A network belongs to only one project, and each instance can only belong to one network. All Compute Engine networks use the IPv4 protocol. Compute Engine currently does not support IPv6. However, Google is a major advocate of IPv6 and it is an important future direction.

===Address===
When an instance is created, an ephemeral external IP address is automatically assigned to the instance by default. This address is attached to the instance for the life of the instance and is released once the instance has been terminated. GCE also provides mechanism to reserve and attach static IPs to the VMs. An ephemeral IP address can be promoted to a static IP address.

===Firewall===
A firewall resource contains one or more rules that permit connections into instances. Every firewall resource is associated with one and only one network. It is not possible to associate one firewall with multiple networks. No communication is allowed into an instance unless a firewall resource permits the network traffic, even between instances on the same network.

===Route===
Google Compute Engine offers a routing table to manage how traffic destined for a certain IP range should be routed. Similar to a physical router in the local area network, all outbound traffic is compared to the routes table and forwarded appropriately if the outbound packet matches any rules in the routes table.

==Regions and zones==
A region refers to a geographic location of Google's infrastructure facility. Users can choose to deploy their resources in one of the available regions based on their requirement. As of June 1, 2014, Google Compute Engine is available in central US region, Western Europe and Asia East region.
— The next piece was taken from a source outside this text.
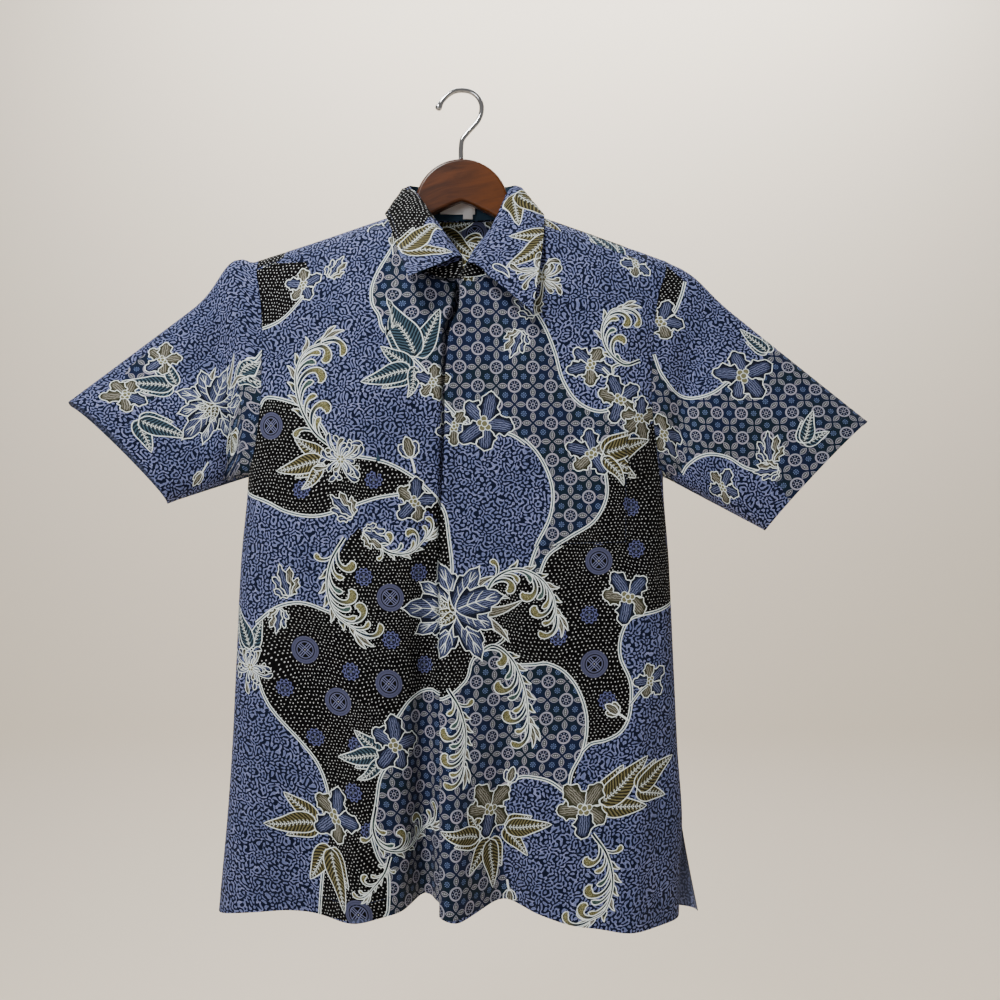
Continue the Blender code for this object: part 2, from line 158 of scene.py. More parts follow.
CHEST_FOLDS = table(
    "x     depth  width  z     height",
    (-150, 5,     22,    -330, 90),
    (-95,  -4,    26,    -300, 120),
    (110,  4,     24,    -290, 90),
    (165,  -4,    26,    -380, 90),
)
BACK_FOLDS = table(
    "x     lean  depth  width  start",
    (-130, 40,   -12,   30,    -420),
    (-20,  10,   -9,    26,    -520),
    (90,   -35,  -13,   32,    -400),
    (185,  -20,  -8,    24,    -560),
)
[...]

A zone is an isolated location within a region. Zones have high-bandwidth, low-latency network connections to other zones in the same region. In order to deploy fault-tolerant applications that have high availability, Google recommends deploying applications across multiple zones in a region. This helps protect against unexpected failures of components, up to and including a single zone. As of August 5, 2014, there are eight zones - three each in central US region and Asia East region and two zones in Western Europe region.

==Scope of resources==
All resources within GCE belong to the global, regional, or zonal plane. Global resources are accessible from all the regions and zones. For example, images are a global resource so users can launch a VM in any region based on a global image. But an address is a regional resource that is available only to the instances launched in one of the zones within the same region. Instances are launched in a specific zone that requires the zone specification as a part of all requests made to that instance.

The table below summarises the scope of GCE resources:

| Scope | Resource |
|---|---|
| Global | Image |
| Global | Snapshot |
| Global | Network |
| Global | Firewall |
| Global | Route |
| Region | Address |
| Zone | Instance |
| Zone | Machine Type |
| Zone | Disk |

==Features==
===Billing and pricing model===
Google charges the VMs for a minimum of 10 minutes. At the end of 10th minute, instances are charged in 1-minute increments, rounded up to the nearest minute. Sustained usage based pricing will credit the discounts to the customers based on the monthly utilisation. Users need not pay a commitment fee upfront to get discounts on the regular, on-demand pricing.

===VM performance===
Compute Engine VMs boot within 30 seconds which is considered to be 4-10x faster than the competition.

===Disk performance===
The persistent disks of Compute Engine deliver higher IOPS consistently. With the cost of provisioned IOPS included within the cost of storage, users need not pay separately for the IOPS.

===Global scope for images and snapshots===
Images and disk snapshots belong to the global scope which means they are implicitly available across all the regions and zones of Google Cloud Platform. This avoids the need for exporting and importing images and snapshots between regions.

===Transparent maintenance===
During the scheduled maintenance of Google data center, Compute Engine can automatically migrate the VMs from one host to the other without involving any action from the users. This delivers better uptime to applications.